How it all comes together …

The last few months I’ve been trying out a new process (yes, yes, yes – a process is the way it’s done [before the procedure of outline], and I’m talking about from Idea to Concept to Premise to Beat to Balance Sheet to [finally] Outline) and it’s proving a little difficult at certain points.

Don’t get me wrong – I love how it works, and I can see how (in the end) it will make my life so much easier (and the novels so much better), but when undertaking a new way of doing things, it is sometimes difficult to retain the focus to the new way. There’s always something that pops up its head and says ‘I’m much more juicy to chew on than that silly thing! Come play with me.’ Or: ‘That’s so hard – come play with me the way you used to.’

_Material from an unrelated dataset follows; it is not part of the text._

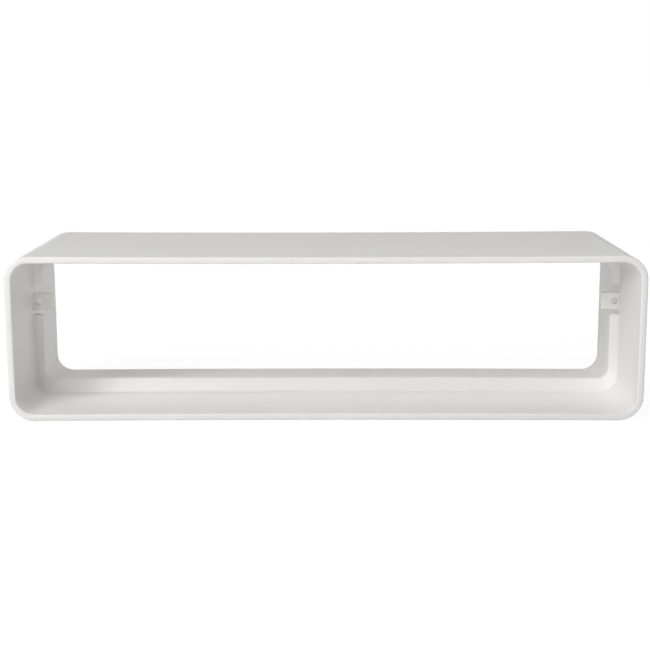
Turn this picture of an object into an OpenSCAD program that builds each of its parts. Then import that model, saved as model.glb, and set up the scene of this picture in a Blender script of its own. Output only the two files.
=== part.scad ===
// Straight connector for flat rectangular duct, moulded in one piece.
// A duct pushes into each mouth until it meets the stop ring at mid-length.
// Width runs along X, the duct runs along Y, and Z is up from the face that it lies on.

/* [Duct] */
// Outside width of the duct that pushes in
duct_w = 220; // [150:1:300]
// Outside height of the duct that pushes in
duct_h = 54; // [45:1:110]
// Outside corner radius of the duct
duct_r = 6.3; // [4:0.1:12]
// Gap between the duct and the socket on every side
clearance = 0.1; // [0.05:0.05:0.5]

/* [Sleeve] */
// Length of the sleeve along the duct
sleeve_l = 75; // [50:1:140]
// Thickness of the walls
wall_t = 2.35; // [1.8:0.05:4]
// Radius of the rounded edges of both rims
rim_r = 0.5; // [0.2:0.05:0.8]

/* [Stop ring] */
// How far the ring stands in from the top and the bottom
rise_flat = 4.9; // [2:0.1:8]
// How far the ring stands in from the two sides
rise_side = 3.3; // [2:0.1:8]
// Width of the crest along the duct
crest_w = 2.8; // [1.8:0.1:5]
// Radius of the rounded edges of the crest
crest_r = 0.8; // [0.2:0.05:0.8]
// Corner radius of the clear way through the ring
way_r = 3.8; // [2:0.1:8]
// Slope of both flanks, measured from square to the wall
flank_angle = 27; // [10:1:40]

/* [Screw lugs] */
// Height of the two lugs above the middle of the sleeve
lug_up = 7.6; // [0:0.1:12]
// Height of a lug
lug_h = 6.3; // [4.5:0.1:10]
// How far a lug reaches in from the side wall
lug_reach = 6.8; // [5:0.1:12]
// Thickness of a lug along the duct
lug_t = 3; // [2:0.1:8]
// Radius of the two free corners of a lug
lug_r = 0.8; // [0.3:0.1:2]
// Clear space between a lug and the cut end of the ring above it
gap_above = 3.1; // [1:0.1:5]
// Clear space between a lug and the cut end of the ring below it
gap_below = 1.9; // [1:0.1:5]
// Diameter of the screw hole
hole_d = 2.6; // [1.5:0.1:3.5]
// Distance from the side wall to the middle of the screw hole
hole_in = 1.8; // [1.8:0.1:3]

/* [Hidden] */
$fn = 96;
// How far the ring and the lugs run into the wall that carries them
bite = wall_t / 2;
// How far a cutting tool runs past what it cuts
over = 1;
socket_w = duct_w + 2 * clearance;
socket_h = duct_h + 2 * clearance;
socket_r = duct_r + clearance;
body_w = socket_w + 2 * wall_t;
body_h = socket_h + 2 * wall_t;
way_w = socket_w - 2 * rise_side;
way_h = socket_h - 2 * rise_flat;
// The flanks run out past the walls and are then trimmed to them
flank_run = max(rise_flat, rise_side) + wall_t + socket_r;
ring_w = crest_w + 2 * flank_run * tan(flank_angle);
gap_h = lug_h + gap_above + gap_below;
gap_up = lug_up + (gap_above - gap_below) / 2;

// Stands the sleeve on its bottom face, with the axis of the duct along Y
module laid_down() {
    translate([0, 0, body_h / 2]) rotate([90, 0, 0]) children();
}

// Filled rectangle with round corners
module rounded_rect(w, h, r) {
    square([w - 2 * r, h], center = true);
    square([w, h - 2 * r], center = true);
    for (x = [-1, 1], y = [-1, 1])
        translate([x * (w / 2 - r), y * (h / 2 - r)]) circle(r);
}

// Carries a section round a rounded rectangle, along four straights and four corners.
// The section is drawn with its x outward from the outline and its y along the duct.
module around(w, h, r) {
    for (turn = [0:3]) {
        out = (turn % 2 == 0 ? w : h) / 2;
        half = (turn % 2 == 0 ? h : w) / 2 - r;
        rotate(turn * 90) {
            translate([out, half, 0]) rotate([90, 0, 0]) linear_extrude(2 * half) children();
            translate([out - r, half, 0]) rotate_extrude(angle = 90) translate([r, 0]) children();
        }
    }
}

// Wall from rim to rim, with round edges
module wall_section() {
    translate([wall_t / 2, 0]) rounded_rect(wall_t, sleeve_l, rim_r);
}

// Stop ring from its crest outward, with sloping flanks and round crest edges
module ring_section() {
    // The round edge touches the crest and the flank
    edge = crest_w / 2 - crest_r * tan(45 - flank_angle / 2);
    touch = [crest_r * (1 - sin(flank_angle)), edge + crest_r * cos(flank_angle)];
    polygon([
        [0, -edge], [touch[0], -touch[1]], [flank_run, -ring_w / 2],
        [flank_run, ring_w / 2], touch, [0, edge],
    ]);
    for (side = [-1, 1]) translate([crest_r, side * edge]) circle(crest_r);
}

module sleeve() {
    around(socket_w, socket_h, socket_r) wall_section();
}

// Ring trimmed to the middle of the wall and opened on both sides round the lugs
module stop_ring() {
    difference() {
        intersection() {
            around(way_w, way_h, way_r) ring_section();
            translate([0, 0, -ring_w / 2]) linear_extrude(ring_w)
                rounded_rect(socket_w + 2 * bite, socket_h + 2 * bite, socket_r + bite);
        }
        for (side = [-1, 1])
            translate([side * body_w / 2, gap_up, 0])
                cube([2 * (rise_side + wall_t + over), gap_h, ring_w], center = true);
    }
}

// Lug on the right side wall, drilled along the duct
module lug() {
    root = socket_w / 2 + bite;
    tip = socket_w / 2 - lug_reach;
    translate([0, lug_up, -lug_t / 2]) difference() {
        linear_extrude(lug_t) {
            translate([tip + lug_r, -lug_h / 2]) square([root - tip - lug_r, lug_h]);
            translate([tip, lug_r - lug_h / 2]) square([root - tip, lug_h - 2 * lug_r]);
            for (y = [-1, 1])
                translate([tip + lug_r, y * (lug_h / 2 - lug_r)]) circle(lug_r);
        }
        translate([socket_w / 2 - hole_in, 0, -over])
            cylinder(d = hole_d, h = lug_t + 2 * over);
    }
}

module connector_body() {
    color("#f2f2ee") laid_down() {
        sleeve();
        stop_ring();
        for (left = [0, 1]) mirror([left, 0, 0]) lug();
    }
}

connector_body();
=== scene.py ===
import math

import bmesh
import bpy
from mathutils import Matrix, Vector


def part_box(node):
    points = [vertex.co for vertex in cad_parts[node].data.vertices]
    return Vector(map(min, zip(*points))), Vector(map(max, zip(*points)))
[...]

But the power and passion that comes from understanding the new process is (well, can be) All-Encompassing. I can feel the bits that lack the full gamut of story; I can stand up and walk around the picture I create with these things; I can feel the life of the characters as they do their thing (always remember: character in action [yes, still a weak point that has to be considered when outlining each scene]). It is power, and once I get my head around how to turn that switch on for each and every idea that compels the passionate embrace of a story unfolding, it will be worth it.

For the moment, I struggle through each section, each scene, each character arc. I put words in the final outline that sound like a good journey – and then I see how it could be made much more dramatic, with much higher stakes, and an outcome that evokes a full-body response in terms of emotion.

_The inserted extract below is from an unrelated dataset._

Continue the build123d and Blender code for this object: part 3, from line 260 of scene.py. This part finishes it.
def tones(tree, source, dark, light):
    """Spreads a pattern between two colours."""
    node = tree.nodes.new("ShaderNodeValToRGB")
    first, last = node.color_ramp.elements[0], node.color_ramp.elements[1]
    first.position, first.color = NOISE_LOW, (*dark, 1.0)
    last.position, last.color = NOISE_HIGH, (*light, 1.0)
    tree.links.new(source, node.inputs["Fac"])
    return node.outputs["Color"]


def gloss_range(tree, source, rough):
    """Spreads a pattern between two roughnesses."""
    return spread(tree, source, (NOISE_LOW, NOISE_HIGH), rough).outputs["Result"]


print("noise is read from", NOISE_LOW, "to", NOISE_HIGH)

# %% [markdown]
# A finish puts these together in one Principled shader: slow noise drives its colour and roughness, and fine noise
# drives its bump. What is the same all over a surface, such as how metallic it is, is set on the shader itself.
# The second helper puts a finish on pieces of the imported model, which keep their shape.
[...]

Well, that’s me – if by the time it’s finished and the context of that connection is still there, I’ll be the happiest chappie (writerly type) in the world (kitchen).

So, back to work (where’s that cat – he’s supposed to do this editing task?) to discover new things about how to make it betterer, gooderer, and uber-interesting (compelling, in fact).

And that brings me to the apprenticeship of writing. I’m the person who’s been doing the story thing since I was a kid, but when you have a life in the country, when you do country school stuff and have limited access to resources and personnel who could point the way – what is there to do [pre-internet, but even now internet is a variable thing out there]? And when you finish school, life insists you need to earn your way (and writing? who does that? layabouts, that’s who – get a real job!) by enslaving your soul to the multi-national (or worse, government).

But now that’s over, and I’m free (sort of, still have to pay taxes, etc.) to put my words in the proper order to make them into stories that become novels that end up out there in the world. And it’s been a long and hard path, because first I had to learn things:

1. Everything’s changed, and the rules of novel are mucho different;
2. Most of the resources (books and tutors) are as much in the dark as everyone else;
3. The people who do know what they’re doing and talking about don’t talk to plebs (the ones who do are very hard to find – gold dust in the river of muddy life);
4. The words used are vague and wobbly – and big! – to make it harder to break through and in (and hide their vagueness of comprehension);
5. The young writer/s suffer the condescension of published author/s (yes, it happens).
01. One thing hasn’t changed: People still have the passion for putting story together.

BUT …

Now my apprenticeship is over. Last year I wrote several novels (yeah, a bit rough, or even a bit worse than rough) and what I learned through the process of doing that practical work, of keeping my eyes and ears open for what worked and what didn’t, and the act (verb) of continually seeking (see, my own journey) the Way. And I found it.

This year, I will write (and co-write) at least the number of books I wrote last year, but these ones will be not only be good, they will be better, and by the end of the year, I want to have the concept of Best in there.

Next year will be the Best Story I Ever Wrote (unless I get to it this year, of course).